‘The next decade will see the way people interact with computers and electronic devices ‘humanised’, thanks to widely available massive processing power and a variety of new technologies,’ began an EW story in 2005, ‘at least that’s Intel’s vision of the best application for powerful multi-core, multi-threaded processors, delivered at this year’s Intel Developer Forum in San Francisco.
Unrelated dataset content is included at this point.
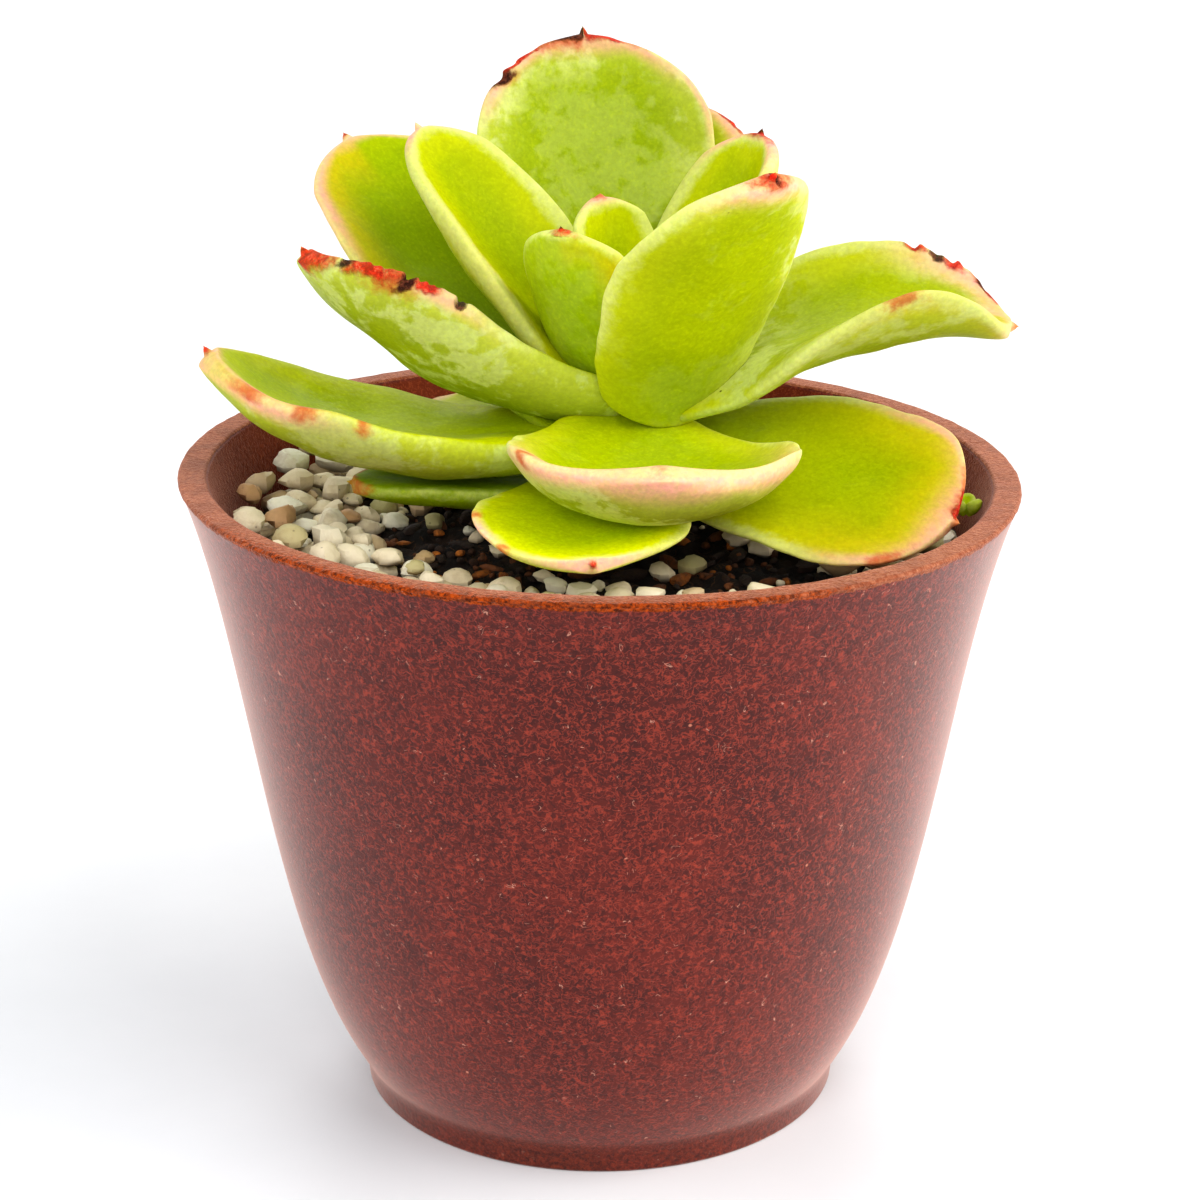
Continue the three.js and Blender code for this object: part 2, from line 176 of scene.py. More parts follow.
class Shading:
    """Adds nodes to one node tree, each by a short call that returns the node's output."""

    def __init__(self, tree):
        self.tree = tree

    def node(self, kind, inputs=(), output=0, **settings):
        """One new node: an input is a link if it is given a socket, and else a plain value."""
        made = self.tree.nodes.new(kind)
        for key, value in settings.items():
            setattr(made, key, value)
        for socket, value in dict(inputs).items():
            if isinstance(value, bpy.types.NodeSocket):
                self.tree.links.new(value, made.inputs[socket])
            elif value is not None:
                made.inputs[socket].default_value = value
        return made.outputs[output]

    def math(self, operation, first, second=0.0, clamp=False):
        values = {0: first, 1: second}
        return self.node("ShaderNodeMath", values, operation=operation, use_clamp=clamp)

    def add(self, first, second):
        return self.math("ADD", first, second)

    def times(self, first, second):
        return self.math("MULTIPLY", first, second)

    def less(self, first, second):
        return self.math("SUBTRACT", first, second)

    def ease(self, value, low, high, start=0.0, end=1.0):
        """start below low, end above high, and a smooth step between."""
        values = {0: value, 1: low, 2: high, 3: start, 4: end}
        return self.node("ShaderNodeMapRange", values, interpolation_type="SMOOTHSTEP")

    def mix(self, share, first, second, blend="MIX"):
        """One colour going over into another."""
        values = {0: share, 6: first, 7: second}
        return self.node("ShaderNodeMix", values, output=2, data_type="RGBA", blend_type=blend)

    def mask(self, name):
        """A number stored on the mesh's points."""
        return self.node("ShaderNodeAttribute", output=2, attribute_name=name)

    def place(self):
        """Object coordinates, in metres."""
        return self.node("ShaderNodeTexCoord", output=3)

    def noise(self, vector, scale, detail=3.0, rough=0.55, twist=0.0):
        values = {"Vector": vector, "Scale": scale, "Detail": detail, "Roughness": rough,
                  "Distortion": twist}
        return self.node("ShaderNodeTexNoise", values)

    def cells(self, vector, scale, output=0):
        """How far each point is from its cell's middle, or the cell's own random colour."""
        values = {"Vector": vector, "Scale": scale}
        return self.node("ShaderNodeTexVoronoi", values, output=output)

    def bump(self, height, strength, distance, normal=None):
        values = {"Strength": strength, "Distance": distance, "Height": height, "Normal": normal}
        return self.node("ShaderNodeBump", values)

    def group(self, tree, output=0, **inputs):
        """Places a shared group. Its inputs are given by name, with _ for a space."""
        made = self.tree.nodes.new("ShaderNodeGroup")
        made.node_tree = tree
        for key, value in inputs.items():
            socket = made.inputs[key.replace("_", " ")]
            if isinstance(value, bpy.types.NodeSocket):
                self.tree.links.new(value, socket)
            else:
                socket.default_value = value
        return made.outputs[output]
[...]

Multi-core, multi-threaded processors were themselves cited by Craig Barrett earlier this week as the best use of the vast transistor budget available from modern processes’.
‘In outlining the plan Justin Rattner, director of Intel’s Corporate Technology Group, ran through a slew of novel ideas and technologies that will have to combine in order to perform demanding generic tasks, or ‘workload models’, such as recognition, data mining, and synthesis, that Intel has identified.’
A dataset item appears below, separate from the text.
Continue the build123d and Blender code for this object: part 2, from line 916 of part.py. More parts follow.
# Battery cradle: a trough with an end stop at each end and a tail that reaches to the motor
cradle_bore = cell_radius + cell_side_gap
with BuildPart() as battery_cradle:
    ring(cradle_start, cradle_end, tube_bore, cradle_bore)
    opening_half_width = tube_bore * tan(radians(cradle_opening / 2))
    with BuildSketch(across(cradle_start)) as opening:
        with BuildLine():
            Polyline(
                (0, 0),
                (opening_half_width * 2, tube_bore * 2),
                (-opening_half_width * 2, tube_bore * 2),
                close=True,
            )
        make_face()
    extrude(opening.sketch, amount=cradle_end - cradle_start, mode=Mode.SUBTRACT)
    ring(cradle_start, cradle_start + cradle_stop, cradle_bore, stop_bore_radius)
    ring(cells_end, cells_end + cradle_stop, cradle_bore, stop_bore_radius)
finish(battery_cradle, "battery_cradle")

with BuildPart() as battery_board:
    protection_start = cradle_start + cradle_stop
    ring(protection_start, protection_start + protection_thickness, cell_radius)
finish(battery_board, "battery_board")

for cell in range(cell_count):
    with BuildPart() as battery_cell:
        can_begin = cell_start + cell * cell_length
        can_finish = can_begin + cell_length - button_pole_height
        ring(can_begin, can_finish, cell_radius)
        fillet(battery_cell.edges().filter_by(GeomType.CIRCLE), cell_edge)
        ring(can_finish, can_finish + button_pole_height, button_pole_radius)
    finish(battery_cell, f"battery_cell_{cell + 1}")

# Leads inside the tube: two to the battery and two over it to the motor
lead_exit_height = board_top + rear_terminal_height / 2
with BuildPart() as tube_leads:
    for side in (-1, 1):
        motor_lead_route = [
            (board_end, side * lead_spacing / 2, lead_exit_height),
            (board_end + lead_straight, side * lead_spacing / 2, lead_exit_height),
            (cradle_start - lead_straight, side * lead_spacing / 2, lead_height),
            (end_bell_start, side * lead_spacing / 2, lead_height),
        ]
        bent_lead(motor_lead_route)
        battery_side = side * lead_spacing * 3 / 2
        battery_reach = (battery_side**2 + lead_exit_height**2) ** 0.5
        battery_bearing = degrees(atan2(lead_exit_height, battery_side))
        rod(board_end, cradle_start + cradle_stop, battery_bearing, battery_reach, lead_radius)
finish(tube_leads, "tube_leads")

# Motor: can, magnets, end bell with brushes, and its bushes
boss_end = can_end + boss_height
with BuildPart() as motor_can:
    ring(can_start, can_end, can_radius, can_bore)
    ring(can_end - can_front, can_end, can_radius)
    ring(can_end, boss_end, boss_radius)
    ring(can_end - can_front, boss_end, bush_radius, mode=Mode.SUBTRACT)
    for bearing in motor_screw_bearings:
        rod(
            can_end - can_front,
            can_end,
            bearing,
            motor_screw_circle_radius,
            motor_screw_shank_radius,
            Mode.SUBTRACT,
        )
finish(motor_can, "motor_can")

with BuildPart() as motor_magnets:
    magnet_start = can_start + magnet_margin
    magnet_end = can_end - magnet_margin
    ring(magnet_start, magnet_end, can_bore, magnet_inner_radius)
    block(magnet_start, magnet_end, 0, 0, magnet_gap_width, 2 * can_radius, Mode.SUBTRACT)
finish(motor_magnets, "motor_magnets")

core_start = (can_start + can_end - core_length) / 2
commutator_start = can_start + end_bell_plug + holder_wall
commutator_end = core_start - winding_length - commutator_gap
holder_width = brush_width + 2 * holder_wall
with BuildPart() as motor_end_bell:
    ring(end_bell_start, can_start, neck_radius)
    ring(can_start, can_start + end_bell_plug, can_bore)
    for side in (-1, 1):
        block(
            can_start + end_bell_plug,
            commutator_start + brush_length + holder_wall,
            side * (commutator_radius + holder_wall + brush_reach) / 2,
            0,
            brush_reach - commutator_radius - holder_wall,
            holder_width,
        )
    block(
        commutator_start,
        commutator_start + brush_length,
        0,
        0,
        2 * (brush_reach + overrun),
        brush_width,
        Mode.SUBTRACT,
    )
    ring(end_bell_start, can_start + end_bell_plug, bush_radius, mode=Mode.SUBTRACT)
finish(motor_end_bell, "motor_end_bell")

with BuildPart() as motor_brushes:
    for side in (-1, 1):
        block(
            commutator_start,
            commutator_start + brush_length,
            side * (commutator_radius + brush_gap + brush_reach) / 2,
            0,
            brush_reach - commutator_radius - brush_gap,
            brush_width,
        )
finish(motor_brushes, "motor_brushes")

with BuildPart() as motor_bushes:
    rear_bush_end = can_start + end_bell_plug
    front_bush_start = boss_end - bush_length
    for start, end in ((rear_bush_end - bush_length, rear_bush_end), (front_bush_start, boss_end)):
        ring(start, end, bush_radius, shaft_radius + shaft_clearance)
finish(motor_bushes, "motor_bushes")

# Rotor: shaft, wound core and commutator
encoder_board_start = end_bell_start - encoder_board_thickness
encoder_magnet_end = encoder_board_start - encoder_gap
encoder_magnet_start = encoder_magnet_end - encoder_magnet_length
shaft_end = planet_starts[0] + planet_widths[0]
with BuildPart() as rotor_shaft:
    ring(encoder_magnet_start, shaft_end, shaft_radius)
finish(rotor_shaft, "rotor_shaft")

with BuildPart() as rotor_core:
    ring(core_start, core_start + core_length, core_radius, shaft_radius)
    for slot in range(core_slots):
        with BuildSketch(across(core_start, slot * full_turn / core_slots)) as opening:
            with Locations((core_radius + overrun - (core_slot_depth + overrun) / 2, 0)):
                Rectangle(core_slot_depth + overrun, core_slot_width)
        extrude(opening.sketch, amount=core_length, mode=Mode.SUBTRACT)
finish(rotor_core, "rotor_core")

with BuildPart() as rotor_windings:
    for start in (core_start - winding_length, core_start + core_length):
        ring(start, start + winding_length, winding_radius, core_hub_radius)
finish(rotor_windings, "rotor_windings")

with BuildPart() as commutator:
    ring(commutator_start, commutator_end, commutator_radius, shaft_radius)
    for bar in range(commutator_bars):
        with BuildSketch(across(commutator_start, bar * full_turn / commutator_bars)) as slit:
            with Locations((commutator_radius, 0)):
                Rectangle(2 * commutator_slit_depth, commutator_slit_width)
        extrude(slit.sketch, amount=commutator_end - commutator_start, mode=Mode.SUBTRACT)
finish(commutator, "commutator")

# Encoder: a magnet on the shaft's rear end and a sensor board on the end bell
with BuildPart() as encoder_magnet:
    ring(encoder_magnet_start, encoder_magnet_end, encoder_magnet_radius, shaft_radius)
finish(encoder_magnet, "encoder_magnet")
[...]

“Imagine a phone that can translate languages in real time so you can talk to people in other countries more easily, or finding a photo of your children playing with a pet from among the thousands of photos you have stored in multiple computers in your house,” said Rattner, “these tasks might seem simple, but they require levels of performance, sophistication and intelligence in both hardware and software that don’t exist today.”
“Something we’re particularly interested in is being able to predict the future. We envision an age in which computing is less prescriptive and more predictive… We’ve identified a very large number of platform ingredients.”
‘Among those ingredients are virtual platforms, photonics, special purpose hardware, speech, vision, low power, 3D packaging, and sensors. Massive parallelism through the use of multiple cores is crucial.
“I see general agreement this [parallel processing] is the way we’re going, whether we like it or not. So we better address the programmability issues. The big ‘if’ will be can the software technology come on quickly enough to drive a significant increase in core count?”
“We’re talking about potentially hundreds of cores per processor,” continued Rattner, although he later added: “I can see late in the decade four cores, and probably staying [at that number] for a long time.”
‘He then described an approach called ‘domain specific parallel programming’, in which a compiler fed with code optimised to exploit the parallelism matches the task at hand to the resources at runtime. A demonstration showed code written in a domain-specific language Intel calls ‘Baker’ executing to control eight simulated cores.’
‘Applications also need to be written to take advantage of multiple cores, and some applications will be more suitable than others. “I think Photoshop filters will be one of the first things that takes advantage of high core counts,” Rattner said.
‘Alongside all this, memory bandwidth must be increased in order to implement multiple cores. Intel is advocating a wafer-on-wafer 3D stacking process to mate DRAM cells with processors. Such an approach could create millions of connections, and Rattner said maybe 256Mbit of memory could realistically sit directly on one CPU.’
“That’s the kind of increase in memory-to-processor connections we need to meet the memory bandwidth,” said Rattner. “The fundamental problem is you literally can’t run enough wires on and off the chip.”